LGBTQ+ Relationships
Fear Street 1994 also focuses on a WLW relationship between Deena and Sam, which I thought was wonderful. Now, of course, it could have looked into how these women faced hatred based on the attitudes toward same-sex relationships in 1994, but this is a horror movie about slashers. It focused solely on their relationship and made them both relatively rounded characters.
Systematic Racism
The one part of social commentary that bugged me was the subject of race and the police. The movie does convey the police sheriff(?) Goode as an imposing figure who we’ll find more about later. In the scene where he addresses the teens before the football game, we can see all the “Goode” banners in the background, so it’s clear that the Goode name has some prominent influence in the town.
At one point, we see a Black man locked in one of the jail cells, who Goode basically ignores. Then, later, at the movie’s end, the nameless prisoner has a moment with Josh that makes for a cute nod at today’s systematic racism and police brutality. Which is fine. I laughed. But I also rolled my eyes a bit because the scene was so clearly a nod at the audience and it just pulled me from the movie. Now, don’t get me wrong. It is a necessary commentary and would have made for a great Key and Peele skit, but I personally didn’t quite feel that it fit the movie in the same way that social commentary worked in the “Sundown” episode of Lovecraft Country, for instance.

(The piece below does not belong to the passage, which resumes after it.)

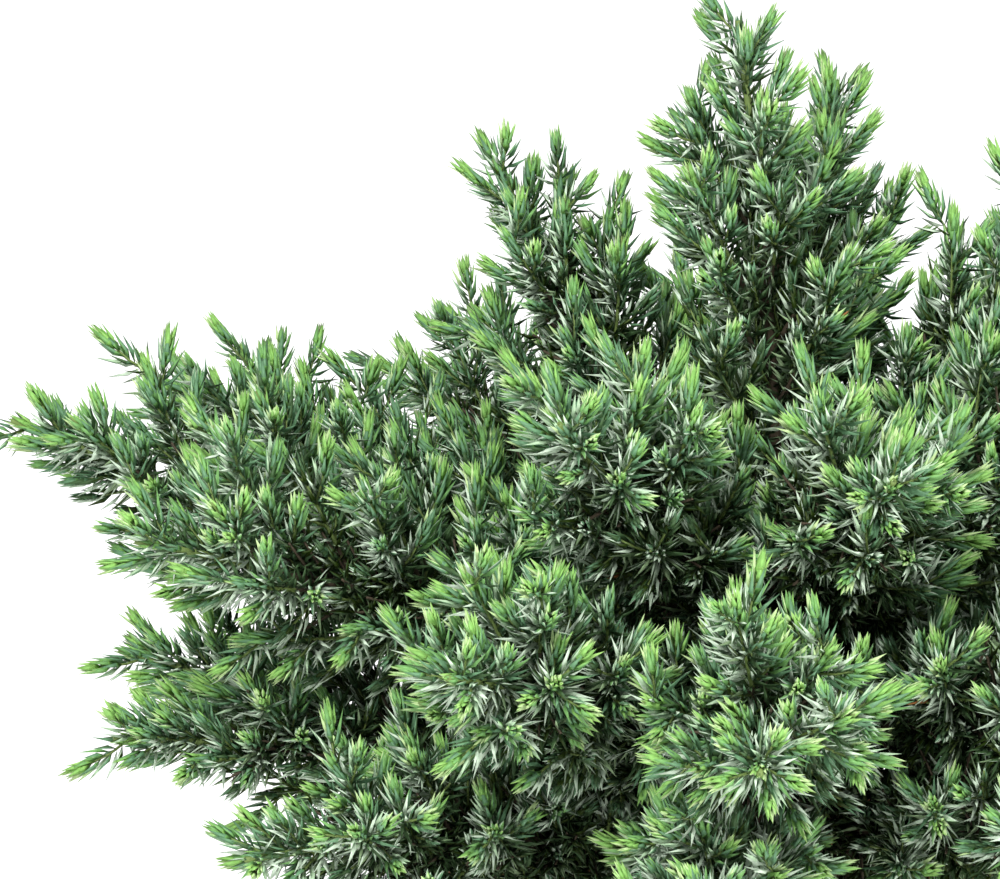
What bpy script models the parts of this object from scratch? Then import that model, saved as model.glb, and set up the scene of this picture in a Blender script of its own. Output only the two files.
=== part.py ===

My Final Thoughts on Fear Street 1994
I enjoyed the way Fear Street 1994 managed to tie supernatural killing lore with teenage social structures. It’s not an uncommon movie plot formula, but I like how this movie is a part of a trilogy, so it will be interesting to see how it links the 1994 timeline back and forth between the other two time periods. It’s a great homage to slashers of the 90s while addressing modern social commentary through its characters.
Again, while some of the panderings felt a bit too slap-in-the-face for my hipster millennial self, I can appreciate that their choice of music definitely resonated with the horror audience. I loved the subtle nods to horror tropes and (despite the characters being too smart) the quick reactions of some of the protagonists in the murder sequences.
Looking forward to the next instalment with Fear Street 1978.
FEAR STREET Part 1: 1994
Pros
- Wonderfully modernized characters based on horror movie tropes.
- Loved the dynamic between the two rival communities.
- Anything that ties back to witch hunts always gets a plus from me.
Cons
- Slightly too pandering.
- Characters were too smart that it ruined the tension.
- The actual 90s was only that neon at my local bowling alley.